Ao considerar as concessões de crédito, houve aumento de 9,3% no acumulado de 12 meses, com aumento de 7,3% nas operações empresariais e de 11% nas operações familiares. Considerando apenas o “crédito livre”, que não segue condições específicas determinadas por lei, o salto nesta base de comparação até junho foi de 6,6% para empresas e de 16,5% para famílias.

Adiantamento de Renda

Agora, com a perspectiva de que as taxas de juro se mantenham estáveis ​​no segundo semestre ou até subam, os economistas esperam um ritmo igual ou mais lento no aumento das concessões, o que deverá arrefecer a procura. Esse ritmo mais lento deverá compensar o mercado de trabalho, que continua surpreendendo positivamente, com geração de empregos e aumento de renda.

Fábio Bentes, economista sênior da Confederação Nacional do Comércio (CNC), estima que as taxas médias de juros para os tomadores finais continuarão caindo, mas em um ritmo muito mais lento do que o visto até agora.

Em junho, a taxa média para pessoas físicas com recursos livres – usada pelos economistas como referência para as taxas de juros praticadas pela maioria das pessoas – era de 51,7% ao ano. É muito, mas está abaixo dos 54,2% de dezembro e dos 59,1% de junho de 2023. Para as empresas, a média foi de 20,9% em junho, ante 22,8% um ano antes.

Bentes estima que ainda haverá alguma queda nessa taxa média de pessoas físicas até dezembro, para cerca de 49% ao ano. “É um cenário mais positivo? É, mas não creio que seja suficiente para acelerar as vendas no varejo. Diante de um cenário de inflação alimentar mais elevada e taxas de juros com queda muito suave, é mais fácil rever o desempenho do varejo para baixo do que para cima.”

Segundo o economista da CNC, a dinâmica do consumo é marcada por três fatores: emprego e renda no mercado de trabalho, crédito e inflação.

Além da desaceleração do crédito esperada para este segundo semestre, o alívio da inflação também parece ter ficado para trás, lembra Bentes. Mesmo que os principais preços da economia não voltem a subir muito, o efeito do preço mais barato de alguns produtos e serviços, que poderia abrir espaço para as famílias aumentarem o consumo, estaria perto de acabar.

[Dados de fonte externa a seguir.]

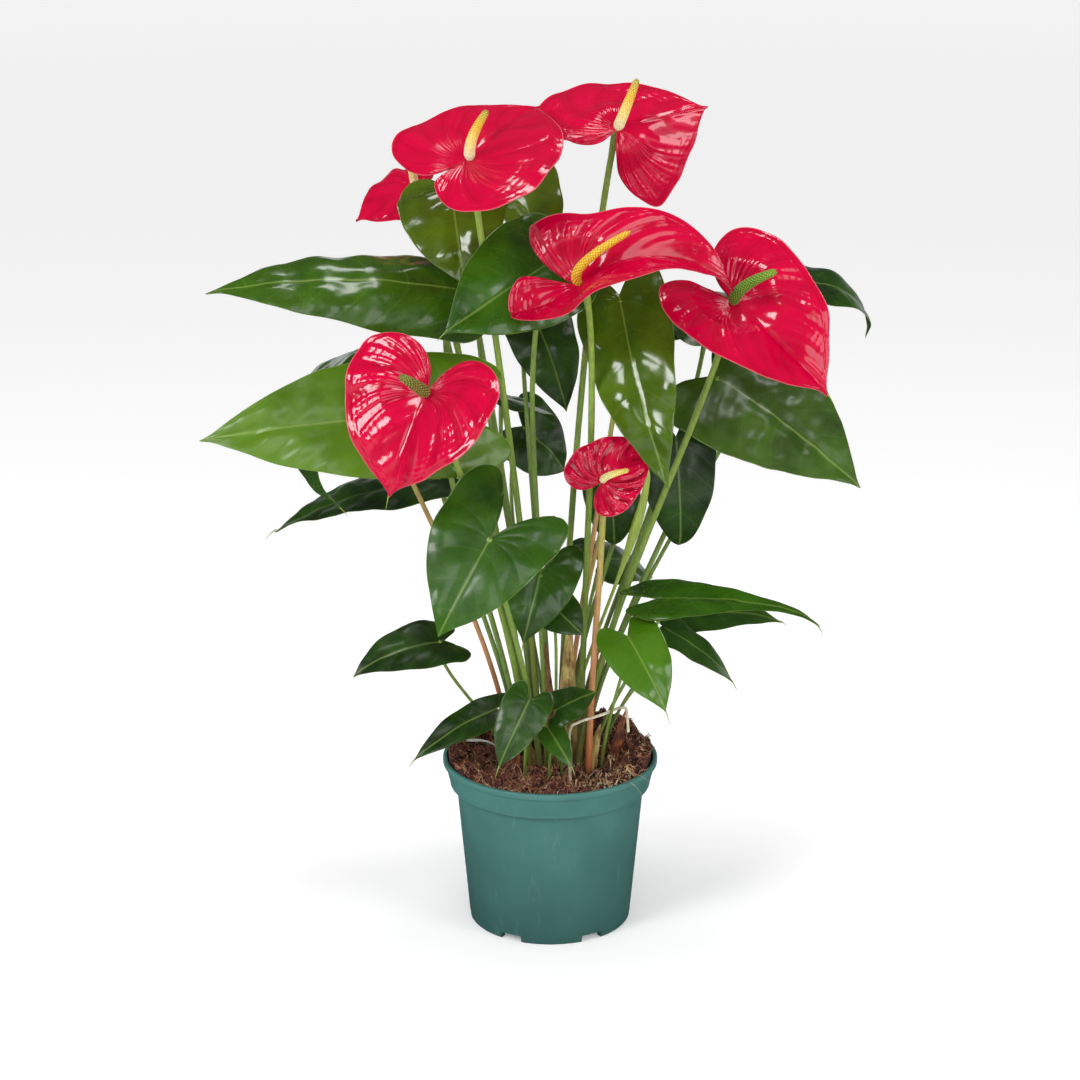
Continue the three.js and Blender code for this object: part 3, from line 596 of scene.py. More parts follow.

# One row for each leaf: its neck, its tip, the way its upper side faces and its width, then how it bends
# in degrees, and where its stalk stands with the stalk's radius. The next number is how far its green goes
# from dark to bright: partly the leaf's own tone and partly painted light and shade, bright where a leaf
# lies lit and dark where it lies in shade. olive is how yellow it is, gloss how much it shines, blush how
# red its stalk is, and drip the length of the fine point at its tip.
LEAVES = [
    dict(name="leaf_left_high", neck=(-75, -26, 520), tip=(-255, -50, 522), facing=(0, -0.6, 0.8),
         width=86, arch=38, twist=12, fold=5, curl=-60, root=(-17, -4), outline=SHALLOW, stalk=2.3,
         light=0.35, olive=0.15, gloss=0.75),
    dict(name="leaf_left_wide", neck=(-78, -54, 431), tip=(-261, -75, 416), facing=(0, -0.85, 0.5),
         width=100, root=(-23, -9), stalk=2.4, light=0.95, olive=0.3, gloss=0.4),
    dict(name="leaf_left_curled", neck=(-152, 70, 447), tip=(-163, 22, 333), facing=(-0.9, -0.3, 0.3),
         width=90, arch=130, root=(-31, 12), stalk=2.1, light=0.3, gloss=0.7, blush=0.75, drip=6),
    dict(name="leaf_left_low", neck=(-88, 92, 337), tip=(-222, 85, 295), facing=(0, -0.1, 1), width=85,
         arch=25, root=(-26, 21), stalk=2.1, light=0.12, gloss=0.3, drip=8),
    dict(name="leaf_top_hanging", neck=(-74, 14, 586), tip=(-63, -26, 520), facing=(-0.1, -0.9, 0.4),
         width=86, arch=60, root=(-12, -1), stalk=2.1, light=0.45, olive=0.6, gloss=1),
    dict(name="leaf_top_folded", neck=(-26, 88, 574), tip=(-3, 50, 523), facing=(0.2, -0.8, 0.5), width=66,
         fold=35, root=(-3, 10), stalk=1.9, light=0.6, olive=0.7, gloss=0.9),
    dict(name="leaf_middle_pointed", neck=(0, -30, 541), tip=(-79, -84, 499), facing=(-0.1, -0.92, 0.32),
         width=88, root=(0, -3), stalk=2.2, light=0.4, gloss=0.7, drip=5),
    dict(name="leaf_back_middle", neck=(-58, 88, 478), tip=(-60, 166, 468), facing=(0, 0.2, 1), width=46,
         arch=45, root=(-9, 16), outline=SHALLOW, stalk=2.2, light=0.25),
    dict(name="leaf_back_dark", neck=(-12, 60, 477), tip=(13, 48, 404), facing=(0.2, -0.8, 0.3), width=56,
         arch=40, root=(-2, 18), stalk=2, light=0.2),
    dict(name="leaf_front_long", neck=(52, -20, 510), tip=(87, -90, 382), facing=(-0.35, -0.92, 0.3),
         width=74, root=(11, -13), outline=SHALLOW, turning=0.15, stalk=2.2, light=0.5, olive=0.4,
         gloss=1, blush=0.75),
    dict(name="leaf_back_right", neck=(91, 50, 476), tip=(121, 163, 466), facing=(0, 0.2, 1), width=95,
         arch=45, root=(11, 12), stalk=2.2, light=0.25),
    dict(name="leaf_right_hooked", neck=(185, 95, 495), tip=(254, 130, 445), facing=(0.45, -0.25, 0.85),
         width=58, arch=95, hook=20, root=(28, 22), stalk=1.9, light=0.2, gloss=0.3, drip=2),
    dict(name="leaf_right_wide", neck=(129, 22, 438), tip=(235, -40, 369), facing=(-0.1, -0.66, 0.75),
         width=108, root=(27, -1), outline=SHALLOW, stalk=2.4, light=0.38, olive=0.2, gloss=0.2),
    dict(name="leaf_right_under", neck=(122, 84, 464), tip=(148, 167, 444), facing=(-0.1, -0.1, 1),
         width=76, arch=40, curl=-40, root=(20, 9), stalk=2.1, light=0.4, olive=0.25, gloss=0.3),
    dict(name="leaf_right_round", neck=(97, 11, 392), tip=(100, 16, 305), facing=(0.1, -0.9, 0.3),
         width=62, arch=40, hook=70, root=(29, 13), stalk=2.1, light=0.12, gloss=0.2),
    dict(name="leaf_middle_round", neck=(47, 6, 361), tip=(50, 10, 307), facing=(0, -1, 0.2), width=46,
         arch=45, hook=50, root=(9, 7), stalk=1.9, light=0.25, blush=0.8),
    dict(name="leaf_front_arrow", neck=(-45, -118, 353), tip=(-83, -142, 285), facing=(-0.1, -0.97, 0.25),
         width=92, arch=25, hook=40, outline=ARROW, swing=-12, root=(-8, -29), turning=0.12, stalk=2.2,
         light=0.4, gloss=0.5),
    dict(name="leaf_front_second", neck=(-8, -45, 301), tip=(-21, -60, 250), facing=(0, -0.93, 0.37),
         width=62, arch=40, outline=ARROW, root=(-3, -15), stalk=1.9, light=0.3, drip=5),
    dict(name="leaf_low_left", neck=(-86, 0, 231), tip=(-153, -30, 212), facing=(0, -0.5, 0.85), width=50,
         arch=40, hook=30, root=(-38, 0), stalk=1.5, light=0.12, gloss=0.4, **SMALL),
    dict(name="leaf_low_right_long", neck=(87, -42, 281), tip=(209, -15, 248), facing=(0, -0.4, 0.92),
         width=60, arch=25, twist=25, hook=30, outline=TAPERED, root=(34, -12), stalk=1.5, light=0.5,
         gloss=0.8, drip=6, **SMALL),
    dict(name="leaf_low_right_slim", neck=(104, 52, 233), tip=(189, 85, 217), facing=(0, -0.45, 0.9),
         width=40, arch=40, root=(42, 16), stalk=1.3, light=0.3, drip=5, **SMALL),
    dict(name="leaf_low_right_small", neck=(95, 2, 238), tip=(145, 12, 192), facing=(0, -0.4, 0.9),
         width=34, root=(42, 4), stalk=1.3, light=0.3, drip=6, **SMALL),
    dict(name="leaf_low_right_bright", neck=(59, -75, 261), tip=(87, -108, 213), facing=(0.1, -0.8, 0.6),
         width=50, arch=35, root=(40, -24), stalk=1.4, light=0.85, olive=0.1, gloss=0.6, drip=7, **SMALL),
    dict(name="leaf_soil_left", neck=(-44, -20, 181), tip=(-107, -40, 146), facing=(-0.2, -0.6, 0.8),
         width=32, arch=40, root=(-38, -15), stalk=1.3, light=0.15, drip=5, **SMALL),
    dict(name="leaf_soil_front", neck=(-17, -66, 205), tip=(-40, -84, 158), facing=(0, -0.8, 0.6),
         width=38, root=(-20, -40), stalk=1.3, light=0.25, drip=6, **SMALL),
    dict(name="leaf_soil_round", neck=(6, -54, 195), tip=(36, -46, 206), facing=(0, -0.6, 0.8), width=32,
         arch=25, root=(9, -38), stalk=1.2, light=0.15, **SMALL),
    dict(name="leaf_soil_tiny", neck=(-1, -57, 179), tip=(17, -80, 156), facing=(0, -0.8, 0.6), width=22,
         root=(-1, -43), stalk=1.1, light=0.35, drip=4, **SMALL),
    dict(name="leaf_back_small", neck=(-38, 102, 400), tip=(4, 140, 369), facing=(0, -0.1, 1), width=60,
         arch=35, root=(-13, 25), stalk=1.7, light=0.1, **SMALL),
    dict(name="leaf_back_pale", neck=(-21, 139, 366), tip=(13, 163, 321), facing=(0, -0.6, 0.6), width=66,
         root=(-3, 31), stalk=1.7, light=0.2, **SMALL),
    dict(name="leaf_back_low", neck=(42, 67, 276), tip=(82, 120, 245), facing=(0, -0.5, 0.85), width=60,
         arch=40, root=(17, 28), stalk=1.6, light=0.2, **SMALL),
    dict(name="leaf_front_tucked", neck=(1, -45, 276), tip=(25, -60, 257), facing=(0, -0.8, 0.6), width=36,
         root=(4, -24), stalk=1.4, light=0.12, **SMALL),
]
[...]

Para a economista Anna Carolina Gouveia, pesquisadora do Instituto Brasileiro de Economia da Fundação Getulio Vargas (Ibre/FGV), ainda existem obstáculos, que aparecem no Índice de Confiança do Consumidor (ICC), calculado pela entidade. Ela chama a atenção para o subíndice que mede a percepção dos consumidores sobre sua situação financeira atual, que ficou em 71 pontos em julho. Estão quase 30 pontos abaixo do nível de neutralidade (100 pontos) e também abaixo do ICC agregado, que ficou em 92,9 pontos em julho.